Yeah, a lot of them have an industry association that  put on an annual conference. So not only do we attend, but where we can, we try to present, we try to get a speaking role, whether it’s on the main stage or in a side room. And it gives us an opportunity to explain to our clients that not only do we care about their business, we care about their industry. And we want to learn as much as we can so that we can be a true extension of their team. And while we’re doing that, of course, we open ourselves up to a whole new audience because we come across as experts within that particular niche. 

Greg Alexander [00:16:23] It’s a great idea. I mean, it’s such a subtle thing, but if you’re going like in your case as a marketing agency, if you go into just the shows for agencies, it’s a little bit of, you know, everybody talking about the same thing, right? It’s a little of an echo chamber. 

But if you go to the conferences of your clients, it’s now a step beyond that, and you’re hearing how other people in that industry might need your services. And that can be a great source of inspiration for new service lines. Awesome. 

Marc Cooper [00:16:54] Absolutely. We also have in the past acted as judges for those industry associations when they have their own marketing awards. And so that opens us up to other, you know, our clients and their competitors even at those associations ceremonies. 

Greg Alexander [00:17:13] That’s a great idea for sure. Plus, it has lots of credibility. If you’re judging American Idol, you know, you’ve become a celebrity, right? Alight, Marc. Well, listen fantastic input today. Thank you very much for that. If the audience members would like to get a hold of you to continue the conversation, what’s the best, best way to reach you. 

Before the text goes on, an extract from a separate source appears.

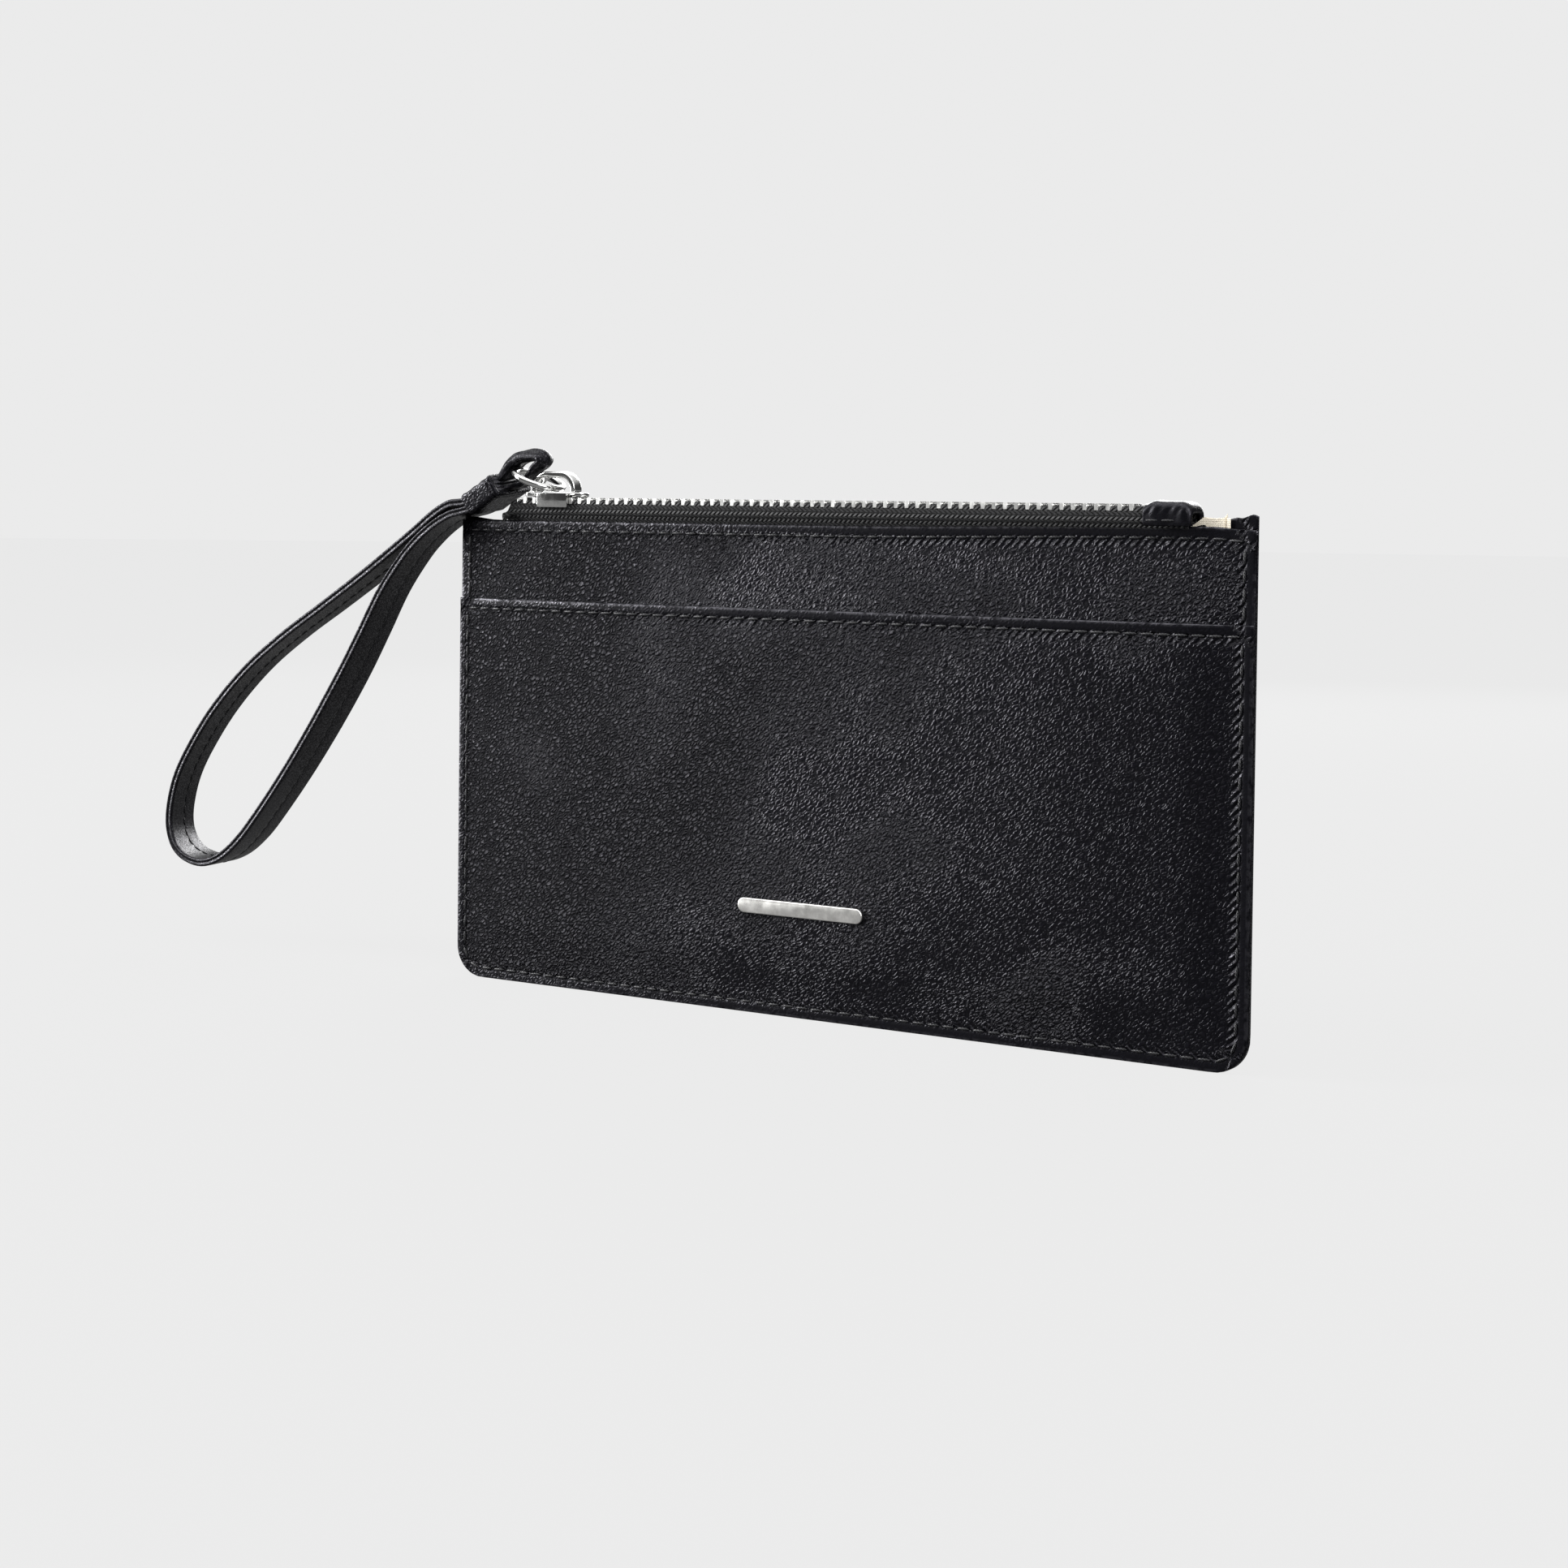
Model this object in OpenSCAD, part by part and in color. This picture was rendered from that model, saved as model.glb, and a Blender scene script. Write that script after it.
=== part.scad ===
// Flat zip pouch with a slip pocket, card slots and a wrist strap.
// +X to the right seen from the front, the front faces -Y, +Z up.
// Origin: middle of the bottom edge, in the zip's centre plane. Millimetres.

/* [Pouch] */
// Width of the pouch
pouch_w = 195; // [150:1:230]
// Height of the two large panels
pouch_h = 104.2; // [85:0.1:140]
// Radius of the two bottom corners
corner_r = 7; // [3:0.5:12]
// Thickness of the panel leather
leather_t = 0.8; // [0.6:0.05:1.2]
// Thickness of the lining cloth
lining_t = 0.2; // [0.1:0.05:0.4]
// Empty space between the two linings
inside_gap = 0.6; // [0.4:0.1:3]

/* [Slip pocket] */
// Drop from the pouch's top edge to the slip pocket's
pocket_drop = 17.8; // [11:0.1:40]

/* [Card slots] */
// Drop from the pouch's top edge to the highest card slot's
slot_first = 9.4; // [9.4:0.1:20]
// Drop from one card slot's edge to the next
slot_drop = 12.7; // [10:0.1:15]
// How far a strip tucks in behind the one below it
slot_tuck = 3; // [2:0.5:6]
// Gap from the strips' ends to the pouch's side edges
slot_side = 0.6; // [0.2:0.1:3]

/* [Zip] */
// Distance from one tooth to the next on the same tape
tooth_pitch = 2.54; // [2:0.02:3.2]
// Distance from the pouch's left edge to the first tooth
zip_left = 19.9; // [17:0.1:19.9]
// Least distance from the last tooth to the pouch's right edge
zip_right = 25.2; // [16:0.1:40]
// Half width of the closed chain
chain_half = 2.9; // [2.6:0.1:3.4]
// Half width of the gap that the slider's post runs in
chain_gap = 0.75; // [0.7:0.05:0.9]
// Height of the chain's underside above the front panel's edge
chain_rise = 3; // [2.8:0.1:5]
// Thickness of the chain
chain_t = 2; // [1.6:0.1:2.4]
// Thickness of the zip tape
tape_t = 0.4; // [0.3:0.05:0.5]

/* [Slider] */
// Length of the slider's top plate
slider_l = 15; // [13:0.5:17]
// Thickness of the top plate
plate_t = 0.9; // [0.8:0.1:1.2]
// Height of the bail above the top plate
bail_h = 4.7; // [4.4:0.1:6]
// Width of the bail's band
bail_w = 3; // [2:0.1:3.4]

/* [Ring] */
// Radius of the ring's centre line
ring_r = 5.6; // [5.4:0.1:6]
// Radius of the ring's wire
wire_r = 0.75; // [0.6:0.05:0.8]
// Tilt of the ring, its far side up
ring_tilt = 20; // [18:0.5:24]

/* [Wrist strap] */
// Width of the strap
strap_w = 12; // [9:0.5:15]
// Thickness of the strap, both plies together
strap_t = 1.8; // [1.4:0.1:2]
// Free space between the bunched eye's edges and the ring's wire
eye_gap = 0.35; // [0.2:0.05:1.2]
// How far into the ring's hole the eye passes, where its width is measured
eye_depth = 1.9; // [1.6:0.1:2.6]
// Thickness of the eye
eye_t = 1.5; // [1.2:0.1:1.6]
// Length of the keeper along the strap
keeper_l = 9.6; // [8:0.1:10]
// Thickness of the keeper's band
keeper_t = 0.75; // [0.5:0.05:1]

/* [Badge] */
// Length of the metal bar
badge_l = 31; // [20:1:60]
// Height of the metal bar
badge_h = 3.2; // [2:0.1:6]
// Place of the bar's middle above the bottom edge
badge_z = 23.3; // [15:0.1:40]

/* [Stitches] */
// Distance from one stitch to the next
stitch_pitch = 3.5; // [2.5:0.1:5]
// Length of one stitch
stitch_l = 2.6; // [1.5:0.1:4]
// Width of the thread
thread_w = 0.5; // [0.3:0.05:0.7]
// Distance of the seams from the edges
seam_in = 2.3; // [1.5:0.1:3]

/* [Hidden] */

$fn = 48;
thread_t = thread_w * 0.4;
half_w = pouch_w / 2;
pocket_h = pouch_h - pocket_drop;
slot_top = pouch_h - slot_first;

// layers from the zip's centre plane outwards
lining_in = inside_gap / 2;
panel_in = lining_in + lining_t;
panel_out = panel_in + leather_t;
pocket_in = panel_out + lining_t;
pocket_out = pocket_in + leather_t;
slot_in = panel_out + lining_t;
slot_t = leather_t * 0.75;

// zip, from the panels' top edge upwards
chain_z = pouch_h + chain_rise;
chain_top = chain_z + chain_t;
chain_x0 = zip_left - half_w;
teeth = floor((pouch_w - zip_left - zip_right) / tooth_pitch) + 1;
chain_x1 = chain_x0 + (teeth - 1) * tooth_pitch;
tooth_w = tooth_pitch * 0.52;
tape_foot = pouch_h - 9;
tape_x0 = chain_x0 - 6.4;
stop_l = 1.6;
stop_x = chain_x0 - 1.8;
tab_gap = 0.05;
tab_t = 0.75;
tab_x0 = chain_x1 + 2.6;
tab_l = 10.2;
tape_x1 = tab_x0 + tab_l - tab_t - 0.2;
tab_z0 = pouch_h + 0.8;
tab_in = chain_half + tab_gap;
tab_out = tab_in + tab_t;
tab_top = chain_top + tab_gap + tab_t;

// slider, above and below the closed chain
run = 0.35;
plate_z = chain_top + run;
plate_top = plate_z + plate_t;
slider_x = chain_x0 + 7.6;
flange_x = slider_x + 0.6;
flange_l = 8.4;
flange_t = 0.8;
flange_in = chain_half + run;
plate_half = flange_in + 0.45;
flange_z = chain_z;
post_l = 3.2;
post_half = chain_gap - 0.3;
lower_t = 0.7;
lower_half = chain_half - 1.4;
lower_z = chain_z - 0.3 - lower_t;
bail_x = slider_x - 1;
bail_l = 12;
bail_t = 1.4;
bail_r = 4;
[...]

Marc Cooper [00:17:33] If they can head over to Junction59.com,and there’s a lot of information there about us and including all my contact information. 

Greg Alexander [00:17:42] Okay, fantastic. And for those listening, if you want to learn more about this subject, how to develop new service lines, how to develop a business scaling strategy, and many others, you can pick up a copy of our book called “The Boutique: How to Start, Scale, and Sell A Professional Services Firm,” which I’m proud to say just became an Amazon number one bestseller in our little niche. 

And then also, if you’re interested in meeting great people like Marc, you might consider joining our mastermind community. And you can find us at Collective54.com. But Marc, thanks again. It was great to say hello to you and to listen to how you’re implementing this particular business scaling technique. 

Marc Cooper [00:18:18] Great. Thanks for having me on today, Greg. Really appreciate it.